Esta perspectiva securitista se expresa en la multiplicación de los “centros de detención”, ”de retorno”, ”de tránsito” destinados a internar a los migrantes en los lugares de llegada; el incremento de muros y vallas fronterizas (que superan los 18.000 kilómetros en el mundo); la "externalización" del control migratorio, que se manifiesta en la transferencia de fondos destinados al reforzamiento de controles y equipamiento militar para frenar las migraciones en países de origen o de tránsito, llegando en casos como el de Libia al financiamiento de mafias costeras; la prohibición de circulación, desembarco y abastecimiento de las naves rescatistas de ONG en el Mediterráneo; o incluso propuestas imaginativas como las de Dinamarca, que para frenar la ola migratoria desde África, mandó anticonceptivos por valor de US$ 15 millones con el objetivo de controlar la natalidad.
Los miedos
La amenaza del migrante se ha agitado tradicionalmente como la del desplazamiento de la mano de obra nativa, el incremento de la inseguridad, o la utilización desmedida de servicios públicos como la salud o la educación. Todos los estudios objetivos al respecto demuestran la falsedad de estos supuestos efectos negativos.
El cambio producido en las últimas décadas es que la “amenaza migratoria” apunta a la identidad nacional, religiosa y racial.
La afirmación del presidente de Turquía, Recep Erdogan de querer “una Hungría cristiana y blanca” sintetiza el pensamiento de los cada vez más consolidados partidos de extrema derecha europea y también del actual presidente de los Estados Unidos, Donald Trump, quien reconoce que ganó las elecciones gracias a su posición anti migratoria. En una dialéctica perversa, la xenofobia, el fundamentalismo religioso y el racismo han aflorado en amplios sectores de las sociedades europeas y norteamericanas, fomentados y utilizados por el oportunismo político electoral.
Los “caza votos” han encontrado una fuente impensable en la segunda mitad del siglo XX: la discriminación frente al diferente, la autoafirmación esencialista de los orígenes. El peligro no son las migraciones: el peligro es el racismo cada vez más institucionalizado en una parte del mundo supuestamente desarrollado.
Los derechos humanos, en general, y los de los migrantes, en particular, así como el “Pacto para una migración segura, ordenada y regular” propuesto desde las Naciones Unidas parecerían estar quedando cada vez más reducidos al discurso, frente a la eclosión de la reivindicación diferenciadora del origen nacional, de la pertenencia religiosa y del color de la piel.

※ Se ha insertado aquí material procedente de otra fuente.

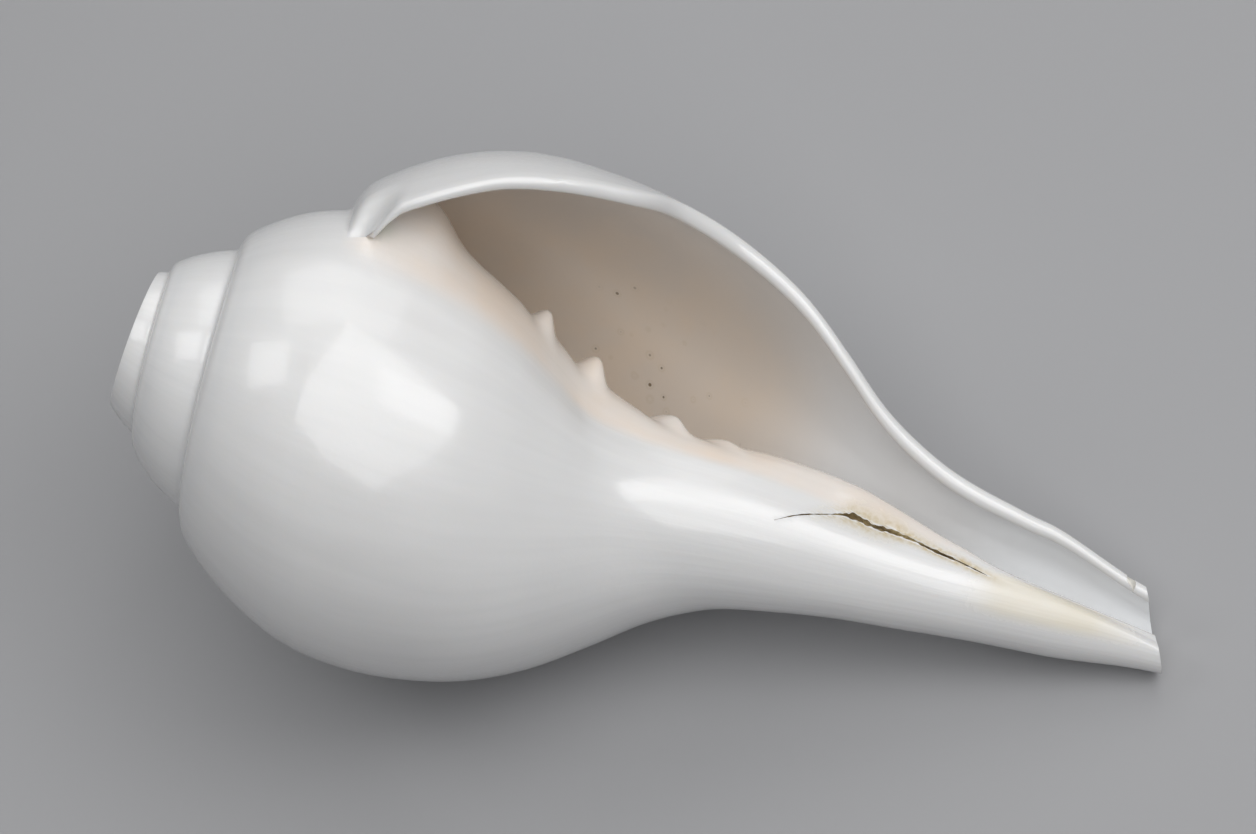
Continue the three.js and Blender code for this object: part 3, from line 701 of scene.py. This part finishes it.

Hitler decía que “el mestizaje es una degeneración de la humanidad”. Quizás la selección francesa campeona del mundial de futbol, donde 18 de sus 23 jugadores nacieron en el extranjero o son hijos de migrantes, pero se sienten franceses, sea una pequeña señal para entender el valor del mestizaje cultural. Sobre él se construyó la historia humana y –a pesar de los racistas- también será el sustento enriqucedor de su futuro.
(*) Director del Instituto de Políticas de Migraciones y Asilo. Universidad Nacional de Tres de Febrero.